» **Task inputs**
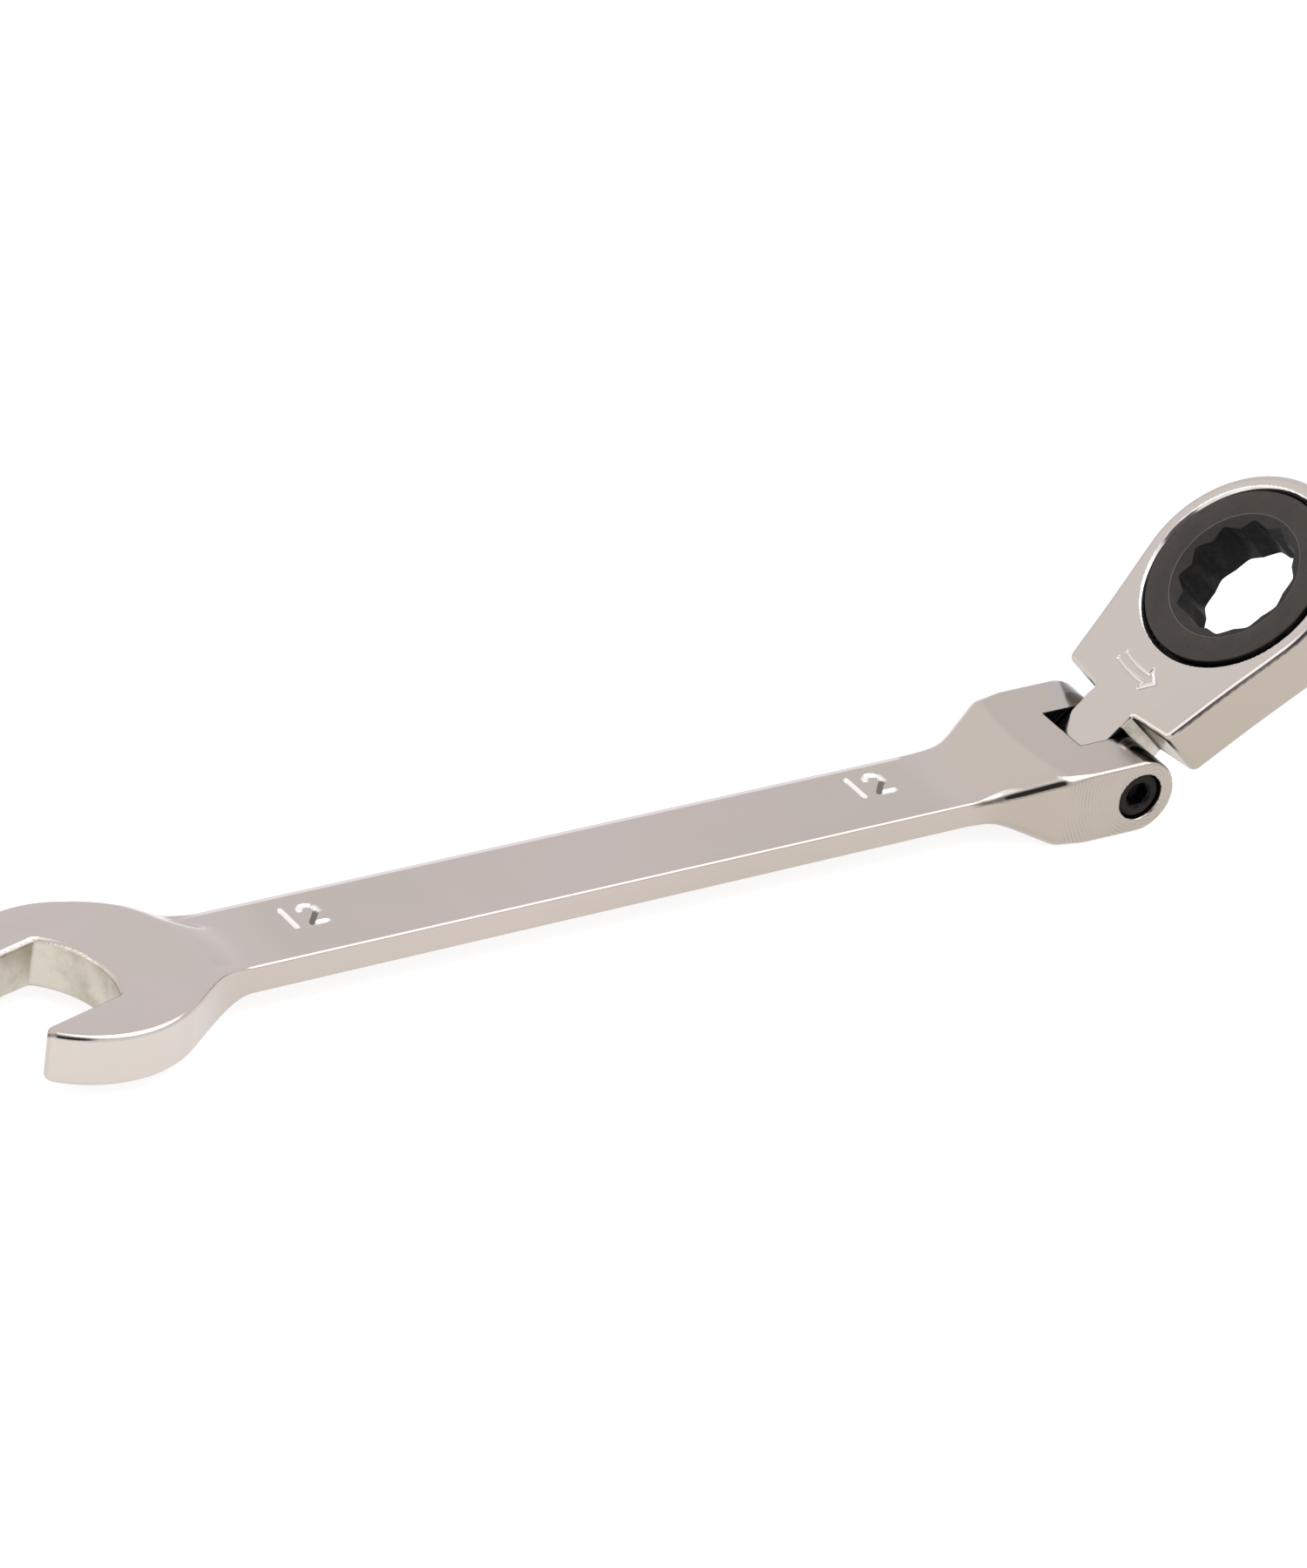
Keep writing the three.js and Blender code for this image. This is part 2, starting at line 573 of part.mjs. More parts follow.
const wrench = new THREE.Group();
wrench.add(
  piece('wrench_body', geometryOf(wrenchBody()), chrome()),
  piece('pivot_screw', pivotScrew(), blackSteel()),
  head,
);

// Set the wrench down: origin at the bottom centre of its bounding box.
const assembly = new THREE.Group();
assembly.add(wrench);
assembly.updateMatrixWorld(true);
const bounds = new THREE.Box3().setFromObject(assembly, true);
const centre = bounds.getCenter(new THREE.Vector3());
wrench.position.set(-centre.x, -centre.y, -bounds.min.z);

export default assembly;
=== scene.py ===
"""Looks for a 12 mm flex-head ratcheting combination wrench.

The visible shells are meshed from distance fields, in millimetres about the hinge axis, so that every
edge carries its real small round. Turned and swept pieces are built as grids of points.
"""
import json
import math
from itertools import product

import bmesh
import bpy
import numpy as np
from mathutils import Matrix, Vector


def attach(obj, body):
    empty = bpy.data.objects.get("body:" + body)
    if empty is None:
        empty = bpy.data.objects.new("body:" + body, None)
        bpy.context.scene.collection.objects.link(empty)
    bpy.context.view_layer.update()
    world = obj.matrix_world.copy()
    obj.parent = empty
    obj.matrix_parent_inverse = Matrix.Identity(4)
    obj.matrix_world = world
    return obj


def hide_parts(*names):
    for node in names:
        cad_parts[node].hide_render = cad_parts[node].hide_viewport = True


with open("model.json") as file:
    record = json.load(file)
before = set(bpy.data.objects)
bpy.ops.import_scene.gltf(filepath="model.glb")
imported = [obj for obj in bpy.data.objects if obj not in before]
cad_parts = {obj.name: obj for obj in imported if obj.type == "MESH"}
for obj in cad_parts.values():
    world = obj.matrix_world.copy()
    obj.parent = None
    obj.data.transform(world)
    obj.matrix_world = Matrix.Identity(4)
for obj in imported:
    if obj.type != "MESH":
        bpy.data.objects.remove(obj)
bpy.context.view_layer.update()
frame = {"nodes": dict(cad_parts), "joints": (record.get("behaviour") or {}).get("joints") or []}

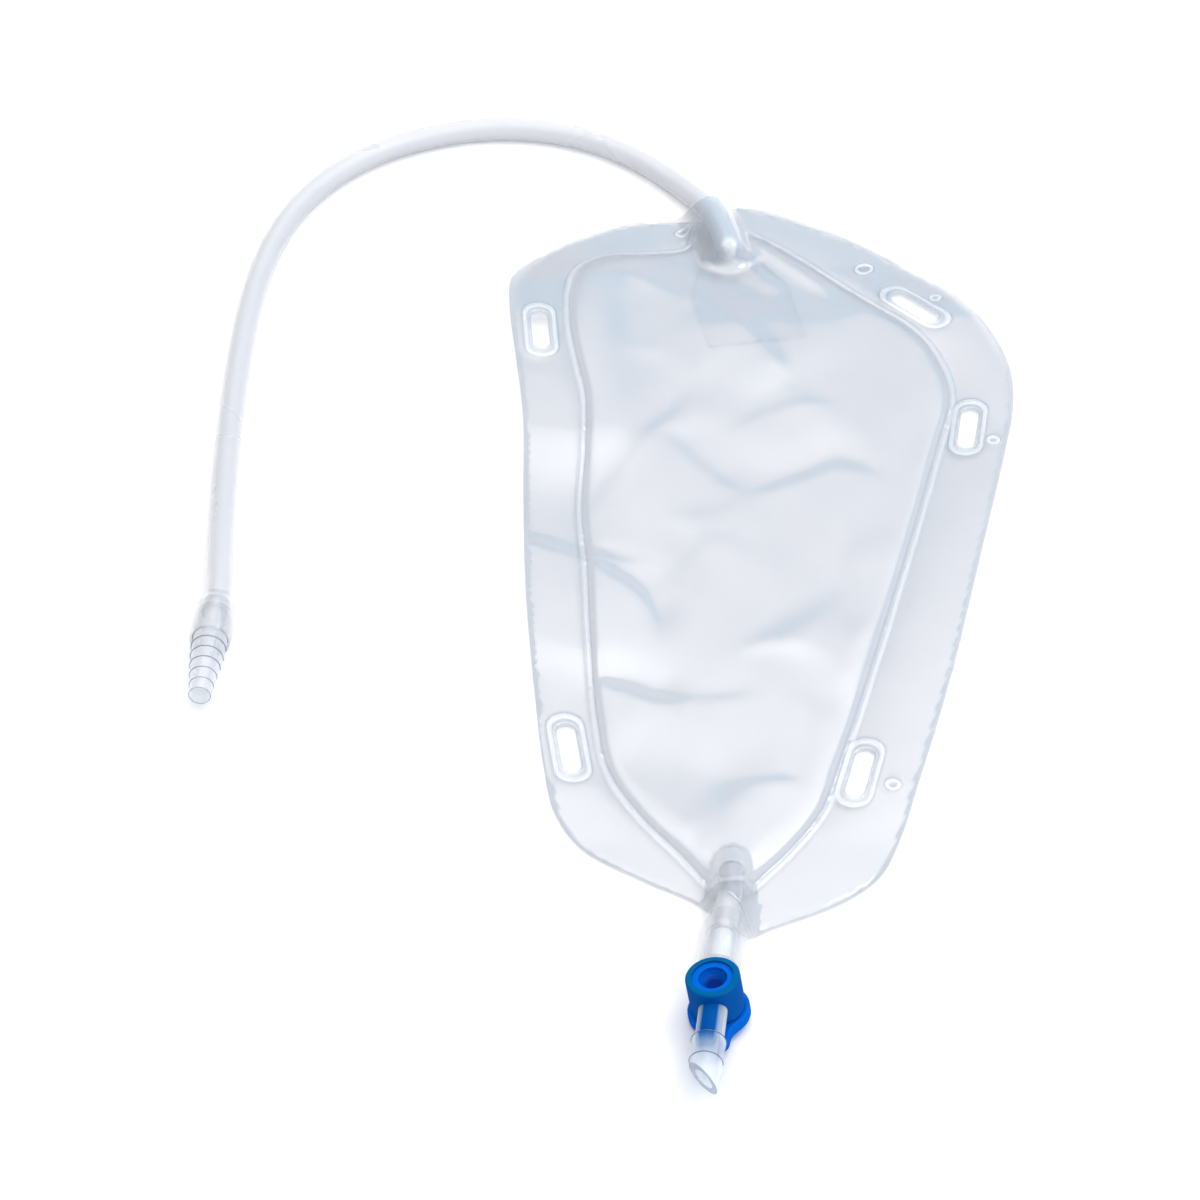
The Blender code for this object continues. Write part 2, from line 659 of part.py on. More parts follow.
def flap_loop():
    """The plan outline of the non-return flaps, widening from the hose's inner end."""
    start, ahead = HOSE_LINE[0, :2], HOSE_LINE[0, :2] - HOSE_LINE[6, :2]
    ahead = ahead / np.linalg.norm(ahead)
    across = np.array([-ahead[1], ahead[0]])
    mouth, end = FLAP_MOUTH / 2, FLAP_END / 2
    shape_points = (
        (-FLAP_OVERLAP, -mouth), (-FLAP_OVERLAP, 0.0), (-FLAP_OVERLAP, mouth),
        (0.0, mouth + 2.0), (FLAP_FLARE, end), (FLAP_LENGTH / 2, end),
        (FLAP_LENGTH, end), (FLAP_LENGTH, 0.0), (FLAP_LENGTH, -end),
        (FLAP_LENGTH / 2, -end), (FLAP_FLARE, -end), (0.0, -mouth - 2.0),
    )
    loop = np.array([start + ahead * u + across * v for u, v in shape_points])
    fine = spaced(loop, 1.5, closed=True)[::-1]
    return finer_near(fine, (HOSE_LINE[:FLAP_STEPS],), 8.0, 3)


def make_flaps(finish):
    """The two thin flaps that close when the bag presses on them."""
    outer = flap_loop()
    kept = thinned(hose_rows(HOSE_LINE[:TUNNEL_STEPS], 5.0), outer, 1.25)
    kept += thinned(grid_points(outer.min(axis=0), outer.max(axis=0), 7.0), [*outer, *kept], 4.0)
    kept = np.array(kept)
    kept = kept[depth_inside(kept, outer) > 1.5]
    plan, faces = plan_mesh(outer, [], kept)
    base = back_top(plan)
    film_object("nonreturn_back_flap", plan, faces, base + FIT, FLAP_THICK, True, finish)
    lifted = base + 2 * FIT + FLAP_THICK
    round_hose = over_tube(plan, HOSE_LINE[:TUNNEL_STEPS], HOSE_OD / 2 + FIT + 0.3)
    height = larger(lifted, round_hose)
    film_object("nonreturn_front_flap", plan, faces, height, FLAP_THICK, True, finish)


def make_hose(finish):
    """The drain hose, from its inner end between the films to the upper sleeve."""
    route = spaced(HOSE_LINE, HOSE_SPACING)
    add_curve = tube_curve("drain_hose", route, HOSE_OD / 2, 3, True)
    made = bpy.data.objects.new("drain_hose", add_curve)
    bpy.data.collections[PART_NAME].objects.link(made)
    add_curve.materials.append(finish)


def make_stub(finish):
    """The short outlet hose, a bent tube with an open bore."""
    curve = tube_curve("outlet_stub_path", spaced(STUB_LINE, 2.6), STUB_OD / 2, 6, False)
    guide = bpy.data.objects.new("outlet_stub_path", curve)
    bpy.context.scene.collection.objects.link(guide)
    graph = bpy.context.evaluated_depsgraph_get()
    mesh = bpy.data.meshes.new_from_object(guide.evaluated_get(graph))
    bpy.data.objects.remove(guide)
    merge_close(mesh)
    mesh.shade_smooth()
    made = add_object("outlet_stub", mesh, finish)
    wall = made.modifiers.new("wall", "SOLIDIFY")
    wall.thickness = (STUB_OD - STUB_BORE) / 2 * MM
    wall.offset = -1.0


def sleeve_profile(neck_od, held_od):
    """A soft joining sleeve: its mouth at height 0 grips held_od, its neck neck_od."""
    mouth = held_od / 2 + FIT
    neck = neck_od / 2 + FIT
    outside = SLEEVE_OD / 2
    neck_outside = neck + SLEEVE_WALL
    profile = [(neck, SLEEVE_LENGTH), (neck_outside, SLEEVE_LENGTH)]
    for k in range(1, 7):
        share = 0.5 - 0.5 * math.cos(math.pi * k / 6)
        radius = neck_outside + (outside - neck_outside) * share
        profile.append((radius, SLEEVE_LENGTH - SLEEVE_SHOULDER * k / 6))
    profile += [
        (outside, SLEEVE_MOUTH_TAPER),
        (mouth + SLEEVE_WALL, 0.0),
        (mouth, 0.0),
        (mouth, SLEEVE_GRIP),
        (neck, SLEEVE_GRIP + FIT),
    ]
    return profile


def make_connector(finish, sleeve_finish):
    """The upper sleeve and the stepped connector at the free end of the hose."""
    end = Vector(HOSE_LINE[-1]) * MM
    back = Vector(HOSE_LINE[-3] - HOSE_LINE[-1]).normalized()
    turn = back.to_track_quat("Z", "Y").to_matrix().to_4x4()
    mouth = end - back * (SLEEVE_GRIP + 2 * FIT) * MM
    frame = add_frame("connector_place", Matrix.Translation(mouth) @ turn)
    sleeve = turned_mesh("connector_sleeve", sleeve_profile(HOSE_OD, CONNECTOR_RIMS[0]), ROUND_STEPS)
    place_on(add_object("connector_sleeve", sleeve, sleeve_finish), frame)
    bore = CONNECTOR_BORE / 2
    root = CONNECTOR_RIMS[0] / 2 - CONNECTOR_STEP / 2
    profile = [(bore, SLEEVE_GRIP - FIT), (root - 0.4, SLEEVE_GRIP - FIT)]
    profile += [(root, SLEEVE_GRIP - FIT - 0.6), (root, CONNECTOR_FIRST_RIM + 0.2)]
    height = CONNECTOR_FIRST_RIM
    smaller = (*CONNECTOR_RIMS[1:], CONNECTOR_TIP + CONNECTOR_STEP)
    for rim, after in zip(CONNECTOR_RIMS, smaller):
        profile += [(rim / 2, height)]
        height -= CONNECTOR_PITCH
        profile += [((after - CONNECTOR_STEP) / 2, height + 0.1)]
    profile += [(CONNECTOR_TIP / 2 - 0.1, height), (bore, height)]
    cone = turned_mesh("stepped_connector", profile, ROUND_STEPS)
    place_on(add_object("stepped_connector", cone, finish), frame)


def flow_profile():
    """The outer shape along the flow line from the barb's end to the spigot's tip."""
    high = SLEEVE_START + FIT + BARB_LENGTH
    low = SLEEVE_START + 2 * FIT
    barb, behind = BARB_OD / 2, BARB_TIP_OD / 2
    profile = [(0.0, -high), (behind, -high), (barb, -low - 1.2), (barb, -low)]
    profile += [(behind, FIT - low), (behind, 0.0), (SPIGOT_OD / 2, 0.0)]
    root = SPIGOT_OD / 2
    for start, rim, after in SPIGOT_RIMS:
        end = SPIGOT_RIMS[1][0] if start < SPIGOT_RIMS[1][0] else SPIGOT_TIP
        profile += [(root, start - 0.3), (rim / 2 - 0.1, start - 0.25), (rim / 2, start)]
        root = after / 2
    return [*profile, (root, SPIGOT_TIP), (0.0, SPIGOT_TIP)]


def make_valve_body(frame, finish):
    """The clear body: an upright barrel with a barb to the bag and an outlet spigot."""
    barrel = BARREL_OD / 2
    soft = BARREL_EDGE
    profile = [
        (0.0, BARREL_TOP), (barrel - soft, BARREL_TOP), (barrel, BARREL_TOP - soft),
        (barrel, BARREL_BOTTOM + soft), (barrel - soft, BARREL_BOTTOM), (0.0, BARREL_BOTTOM),
    ]
    body = add_object("valve_body", turned_mesh("valve_body", profile, ROUND_STEPS), finish)
    outward = Matrix.Rotation(math.radians(90), 4, "X")
    through = outward @ Matrix.Rotation(math.radians(180 / FINE_STEPS), 4, "Z")
    run = turned_mesh("flow_run", flow_profile()[::-1], FINE_STEPS)
    shape(body, tool_object("flow_run", run, outward), "UNION")
    cut = bpy.data.meshes.new("slant_cut")
    work = bmesh.new()
    bmesh.ops.create_cube(work, size=40 * MM)
    work.to_mesh(cut)
    work.free()
    middle = Matrix.Translation((0.0, (SPIGOT_TIP_OD / 2 + 0.1 - SPIGOT_TIP) * MM, 0.0))
    slant = Matrix.Rotation(math.radians(-SPIGOT_CUT_DEG), 4, "Z")
    beyond = Matrix.Translation((0.0, -20 * MM, 0.0))
    shape(body, tool_object("slant_cut", cut, middle @ slant @ beyond), "DIFFERENCE")
    shape(body, rod("flow_bore", FLOW_BORE / 2, -50.0, 50.0, through), "DIFFERENCE")
    bore = PLUG_OD / 2 + PLUG_CLEAR
    shape(body, rod("barrel_bore", bore, -20.0, 20.0, Matrix(), ROUND_STEPS), "DIFFERENCE")
    body.data.materials.clear()
    body.data.materials.append(finish)
    body.data.set_sharp_from_angle(angle=math.radians(SHARP_DEG))
    place_on(body, frame)


def handle_outline():
    """The handle's flat outline: a round flange with a thumb tab over the outlet."""
    radius = HANDLE_OD / 2 - HANDLE_EDGE
    half = TAB_WIDTH / 2 - HANDLE_EDGE
    reach = TAB_REACH - HANDLE_EDGE
    drop = math.sqrt((radius + TAB_FILLET) ** 2 - (half + TAB_FILLET) ** 2)
    meet = math.atan2(-drop, half + TAB_FILLET)
    points = []
    for k in range(5):
        turn = math.radians(-90 + 90 * k / 4)
        points.append((half - TAB_CORNER + TAB_CORNER * math.cos(turn),
                       -reach + TAB_CORNER + TAB_CORNER * math.sin(turn)))
    for k in range(4):
        turn = math.pi - k / 3 * (math.pi - (meet + math.pi))
        points.append((half + TAB_FILLET + TAB_FILLET * math.cos(turn),
                       -drop + TAB_FILLET * math.sin(turn)))
    sweep = math.pi / 2 - meet
    for k in range(1, 13):
        turn = meet + sweep * k / 12
        points.append((radius * math.cos(turn), radius * math.sin(turn)))
    return points + [(-x, y) for x, y in reversed(points[:-1])]


def make_plug(frame, finish):
    """The turning plug: a bored core with a dished end, and its handle, in one piece."""
    core = PLUG_OD / 2
    low = BARREL_BOTTOM - HANDLE_GAP
    floor = PLUG_TOP - PLUG_DISH_DEPTH
    dish, dish_floor = PLUG_DISH_OD / 2, PLUG_DISH_FLOOR_OD / 2
    profile = [(0.0, floor)]
    for k in range(5):
        turn = math.pi / 2 * k / 4
        profile.append((dish_floor + (dish - dish_floor) * math.sin(turn),
                        PLUG_TOP - PLUG_DISH_DEPTH * math.cos(turn)))
    profile += [(core - 0.3, PLUG_TOP), (core, PLUG_TOP - 0.3), (core, low - 1.0), (0.0, low - 1.0)]
    plug = add_object("valve_plug", turned_mesh("valve_plug", profile, ROUND_STEPS), finish)
    curve = bpy.data.curves.new("handle", "CURVE")
    curve.dimensions = "2D"
    curve.fill_mode = "BOTH"
    curve.extrude = (HANDLE_THICK / 2 - HANDLE_EDGE) * MM
    curve.bevel_depth = HANDLE_EDGE * MM
    curve.bevel_resolution = 1
    spline = curve.splines.new("POLY")
    outline = handle_outline()
    spline.points.add(len(outline) - 1)
    for point, (x, y) in zip(spline.points, outline):
        point.co = (x * MM, y * MM, 0.0, 1.0)
    spline.use_cyclic_u = True
    flat = bpy.data.objects.new("handle", curve)
    bpy.context.scene.collection.objects.link(flat)
    graph = bpy.context.evaluated_depsgraph_get()
    mesh = bpy.data.meshes.new_from_object(flat.evaluated_get(graph))
    bpy.data.objects.remove(flat)
    merge_close(mesh)
    down = Matrix.Translation((0.0, 0.0, (low - HANDLE_THICK / 2) * MM))
    shape(plug, tool_object("handle", mesh, down), "UNION")
    outward = Matrix.Rotation(math.radians(90), 4, "X")
    shape(plug, rod("cross_bore", FLOW_BORE / 2, -20.0, 20.0, outward), "DIFFERENCE")
    plug.data.materials.clear()
    plug.data.materials.append(finish)
    plug.data.set_sharp_from_angle(angle=math.radians(SHARP_DEG))
    place_on(plug, frame)


def make_outlet(frame, finish):
    """The lower sleeve that joins the outlet stub to the valve's barb."""
    sleeve = turned_mesh("outlet_sleeve", sleeve_profile(STUB_OD, BARB_OD), ROUND_STEPS)
    made = add_object("outlet_sleeve", sleeve, finish)
    made.location = (0.0, SLEEVE_START * MM, 0.0)
    made.rotation_euler = (math.radians(-90), 0.0, 0.0)
    place_on(made, frame)


def main():
    for old in list(bpy.data.objects):
        bpy.data.objects.remove(old)
    for name in (PART_NAME, "shaping_tools"):
        bpy.context.scene.collection.children.link(bpy.data.collections.new(name))
    film = material("clear_film", (0.88, 0.89, 0.92), 0.25, 0.8)
    hose = material("milky_hose", (0.86, 0.86, 0.90), 0.3, 0.6)
    soft = material("soft_sleeve", (0.90, 0.90, 0.92), 0.3, 0.6)
    clear = material("clear_moulding", (0.90, 0.94, 0.98), 0.06, 0.9)
    blue = material("blue_moulding", (0.0, 0.08, 0.56), 0.25)
    make_films(film)
    make_flaps(film)
    make_hose(hose)
    make_stub(hose)
    make_connector(clear, soft)
    valve = add_frame("valve_place", valve_turn())
    make_valve_body(valve, clear)
    make_plug(valve, blue)
    make_outlet(valve, soft)


if __name__ == "__main__":
    main()
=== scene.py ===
"""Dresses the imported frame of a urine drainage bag: its films, drain hose, sleeves and valve.

Metres, +Z up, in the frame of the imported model. Plan points and small sizes are written in
millimetres, as a maker's drawing has them, and are turned to metres where a mesh is made.
"""

import math

import bpy
import numpy as np
from bpy.props import FloatProperty, FloatVectorProperty, IntProperty, PointerProperty
from mathutils import Matrix, Vector
from mathutils.geometry import delaunay_2d_cdt


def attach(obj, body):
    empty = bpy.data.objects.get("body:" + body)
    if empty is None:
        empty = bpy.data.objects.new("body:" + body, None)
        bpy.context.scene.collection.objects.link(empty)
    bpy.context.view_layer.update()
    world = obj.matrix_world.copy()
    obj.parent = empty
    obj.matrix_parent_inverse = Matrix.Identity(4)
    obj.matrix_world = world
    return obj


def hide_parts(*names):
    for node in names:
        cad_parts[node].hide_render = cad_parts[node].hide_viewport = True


bl_info = {
    "name": "Urine drainage bag",
    "version": (1, 0, 0),
    "blender": (4, 5, 0),
    "location": "3D View > Sidebar > Drainage Bag",
    "description": "Films, hose, sleeves, valve finishes and the stage of a urine drainage bag",
    "category": "Add Mesh",
}

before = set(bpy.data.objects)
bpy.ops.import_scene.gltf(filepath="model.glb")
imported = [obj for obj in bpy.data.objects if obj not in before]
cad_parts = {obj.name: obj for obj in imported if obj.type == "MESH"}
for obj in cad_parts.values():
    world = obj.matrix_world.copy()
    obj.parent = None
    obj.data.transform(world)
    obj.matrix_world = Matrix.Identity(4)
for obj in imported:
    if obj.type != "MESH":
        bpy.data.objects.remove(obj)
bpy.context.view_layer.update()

MM = 0.001
BAG = "bag"


def linear(hex_colour):
    """An sRGB hex colour as linear red, green and blue."""
    parts = [int(hex_colour[k : k + 2], 16) / 255 for k in (1, 3, 5)]
    return tuple(c / 12.92 if c <= 0.04045 else ((c + 0.055) / 1.055) ** 2.4 for c in parts)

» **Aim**
Return only the lines spanning from the first line of the material through the line with "ratcheting combination wrench.", copied exactly, both ends kept.

» **Answer to the exercise**
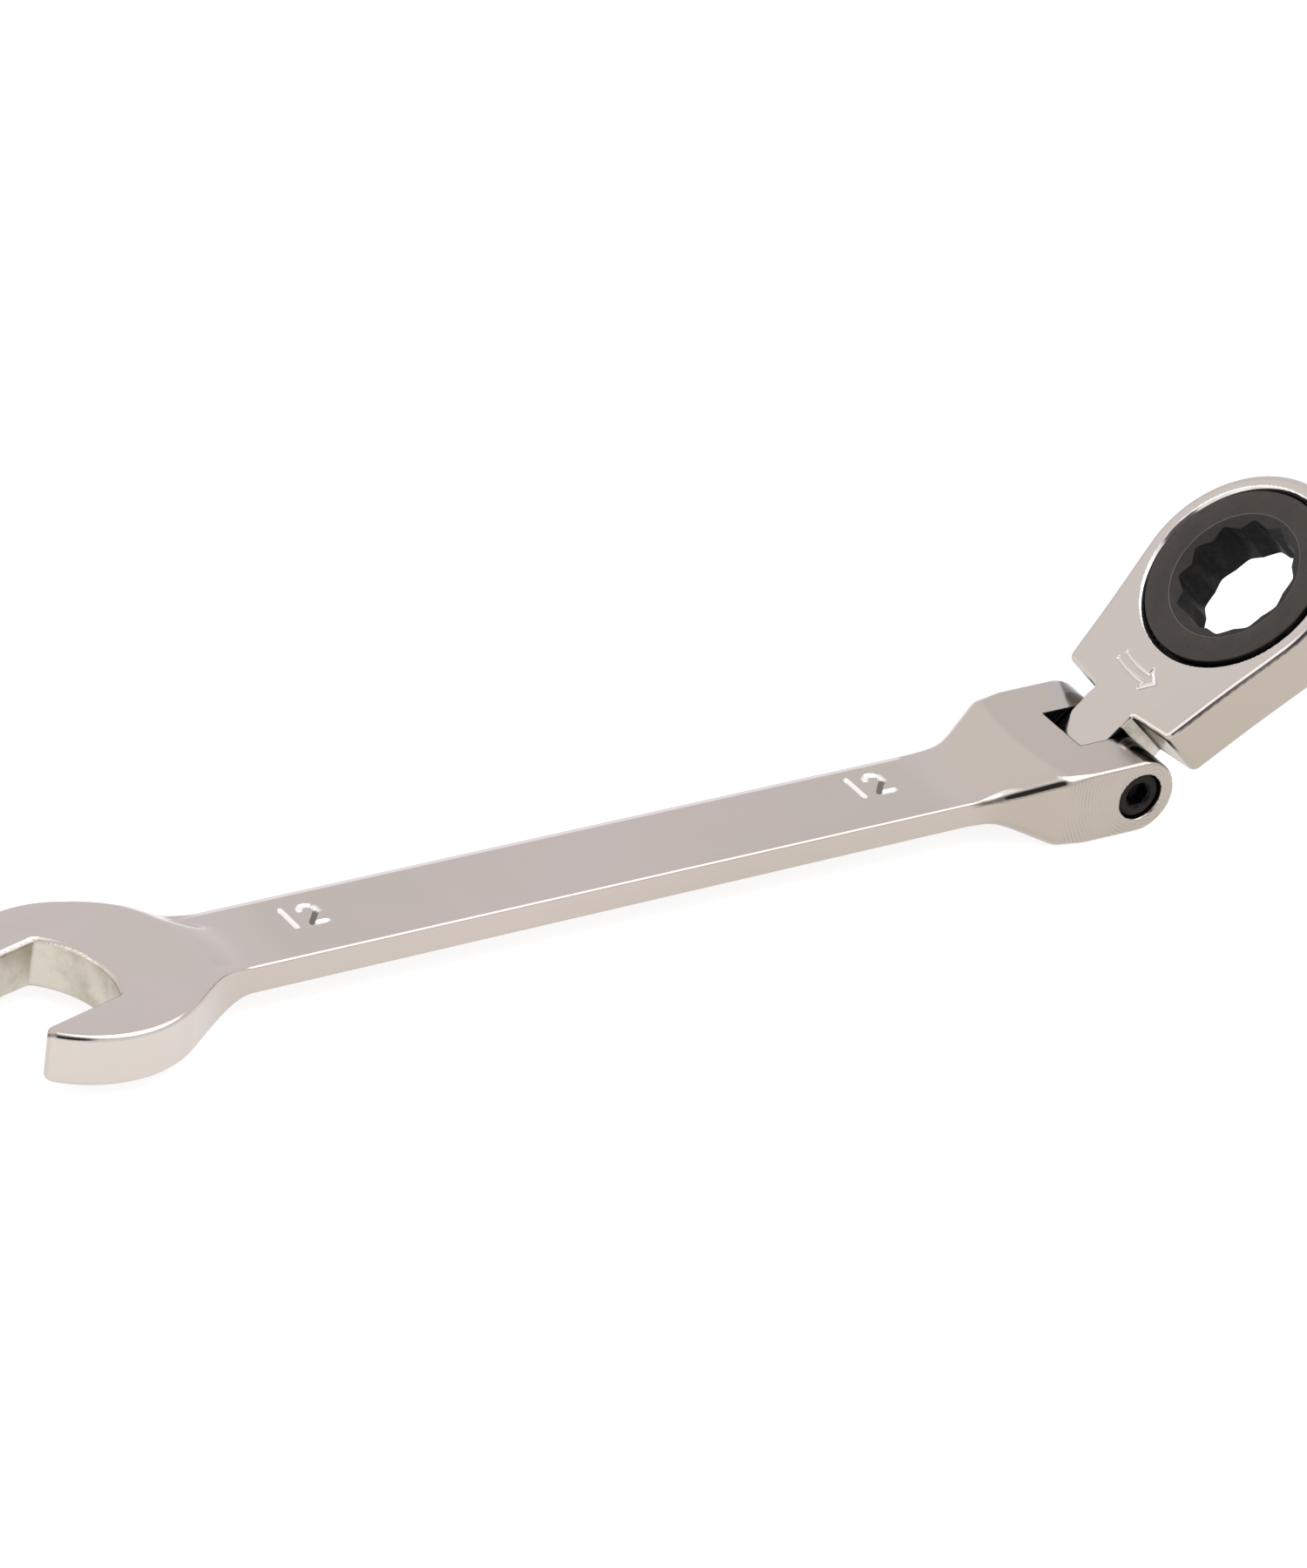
Keep writing the three.js and Blender code for this image. This is part 2, starting at line 573 of part.mjs. More parts follow.
const wrench = new THREE.Group();
wrench.add(
  piece('wrench_body', geometryOf(wrenchBody()), chrome()),
  piece('pivot_screw', pivotScrew(), blackSteel()),
  head,
);

// Set the wrench down: origin at the bottom centre of its bounding box.
const assembly = new THREE.Group();
assembly.add(wrench);
assembly.updateMatrixWorld(true);
const bounds = new THREE.Box3().setFromObject(assembly, true);
const centre = bounds.getCenter(new THREE.Vector3());
wrench.position.set(-centre.x, -centre.y, -bounds.min.z);

export default assembly;
=== scene.py ===
"""Looks for a 12 mm flex-head ratcheting combination wrench.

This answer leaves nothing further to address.